Expectations play an enormous role in this process. Markets rarely react to the number itself; they react to the difference between what was predicted and what actually materialized. If economists anticipate steady growth but the data show stagnation or decline, that gap creates uncertainty. It signals that forecasts may have overestimated household resilience or underestimated emerging pressures.


Looking Beyond the Headline Number


While headlines typically focus on the overall monthly percentage change, experienced analysts know that the deeper story lies beneath the surface. Retail sales include a wide range of categories, from automobiles and gasoline to clothing and electronics. Some of these segments are naturally volatile, influenced by price swings or seasonal factors. A decline in auto sales or a drop in gasoline prices can pull down the headline figure even if broader spending patterns remain stable.


For that reason, serious evaluation requires examining the composition of the report. Is weakness concentrated in one sector, or is it spread across multiple categories? Are discretionary purchases softening while necessities remain steady? Has online spending compensated for weakness in physical stores? These details determine whether the miss reflects temporary noise or a more meaningful shift in consumer behavior.


The Importance of the Control Group


Within the retail sales report lies a subset often referred to as the “control group,” which excludes certain volatile components and aligns more closely with the consumption figures used in GDP calculations. When analysts focus on this measure, they are attempting to isolate the core of goods spending that contributes directly to economic growth.


If the headline number disappoints but the control group remains firm, the broader growth outlook may not change significantly. However, if both the headline and the control group weaken simultaneously, the message becomes more concerning. It suggests that the slowdown is not confined to isolated categories but is embedded in the underlying demand structure.


What a Miss Reveals About the Consumer


A retail sales miss does not automatically imply that households are struggling, but it does raise questions about spending momentum. Consumers may be adjusting to higher borrowing costs, reallocating budgets toward services instead of goods, or responding to changing price dynamics. In some cases, spending may have been pulled forward due to earlier promotions, leaving subsequent months looking artificially soft.


There is also the distinction between nominal and real spending to consider. Retail sales figures are reported in dollar terms, which means they are influenced by price levels. If inflation is slowing, nominal growth may appear weaker even if the volume of goods sold remains stable. Without adjusting for prices, it is easy to misinterpret the underlying strength of demand.



Another layer often overlooked in initial reactions is the role of revisions. Retail sales data are subject to updates as more complete information becomes available. A modest miss can become more significant if prior months are revised downward, revealing a pattern of slowing momentum. Conversely, an initial disappointment may lose its impact if earlier figures are adjusted upward, smoothing out the apparent weakness.


Markets rarely respond to a single isolated data point. Instead, they watch for trends. Repeated misses over several months can shift sentiment decisively, signaling that economic growth is losing steam.

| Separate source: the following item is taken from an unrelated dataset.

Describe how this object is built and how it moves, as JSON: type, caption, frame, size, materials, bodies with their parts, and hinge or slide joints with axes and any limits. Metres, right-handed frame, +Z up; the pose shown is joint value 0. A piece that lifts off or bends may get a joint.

A one-time shortfall, by contrast, may be dismissed as volatility.


Market Reactions and Policy Implications


The financial market response to a retail sales miss depends heavily on the broader economic context. If inflation has been the primary concern, weaker spending can be interpreted as a welcome sign that demand pressures are easing. In such an environment, bond yields may fall as investors anticipate a more accommodative stance from the Federal Reserve, and equity markets may even rally on expectations of lower interest rates.


However, if fears of recession are already building, the same miss can amplify concerns about slowing growth. Investors may shift toward safer assets, cyclical stocks may underperform, and the dollar’s direction may hinge on whether lower yields or risk aversion dominate the narrative.

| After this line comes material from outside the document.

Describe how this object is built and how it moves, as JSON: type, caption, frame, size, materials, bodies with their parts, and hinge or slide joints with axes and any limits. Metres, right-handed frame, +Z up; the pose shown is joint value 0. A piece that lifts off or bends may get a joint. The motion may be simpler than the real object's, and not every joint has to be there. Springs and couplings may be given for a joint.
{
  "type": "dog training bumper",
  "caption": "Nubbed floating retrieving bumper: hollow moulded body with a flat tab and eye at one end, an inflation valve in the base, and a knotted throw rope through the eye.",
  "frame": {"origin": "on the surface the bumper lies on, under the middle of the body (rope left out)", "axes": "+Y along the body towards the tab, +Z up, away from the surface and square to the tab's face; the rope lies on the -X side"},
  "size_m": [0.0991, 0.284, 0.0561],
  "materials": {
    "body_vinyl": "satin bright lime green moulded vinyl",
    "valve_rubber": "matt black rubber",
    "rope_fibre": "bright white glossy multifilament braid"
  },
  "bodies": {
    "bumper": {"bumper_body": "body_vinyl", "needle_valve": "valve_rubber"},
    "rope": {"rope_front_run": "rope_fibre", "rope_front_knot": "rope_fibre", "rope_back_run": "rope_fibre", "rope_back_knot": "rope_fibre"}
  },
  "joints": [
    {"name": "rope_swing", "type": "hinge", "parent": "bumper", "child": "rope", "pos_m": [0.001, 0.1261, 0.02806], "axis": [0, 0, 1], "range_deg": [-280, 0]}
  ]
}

For policymakers, retail sales data contribute to the broader assessment of economic conditions. Persistent weakness could strengthen arguments for easing monetary policy, while temporary softness may be viewed as part of a normal adjustment cycle. The Federal Reserve considers a wide range of indicators, but consumer spending remains central to its outlook.


A Reflection of Broader Economic Health


Ultimately, a U.S. retail sales miss is not merely about shopping patterns. It is about confidence, liquidity, purchasing power, and the sustainability of economic growth. The American consumer has historically demonstrated resilience, often surprising analysts with continued spending even amid uncertainty. Yet when expectations exceed reality, markets are reminded that economic strength is never guaranteed.


Understanding a retail sales miss requires patience and nuance. It demands looking beyond headlines, examining category details, considering revisions, and placing the data within the broader macroeconomic environment. When interpreted thoughtfully, the report offers valuable insight into the direction of the economy and the psychology of both consumers and investors.


In the end, retail sales is less about what was bought in a given month and more about what it suggests for the months ahead. A miss is not simply a number; it is a signal that expectations and reality have diverged, and where that divergence leads can shape the economic conversation for weeks to come.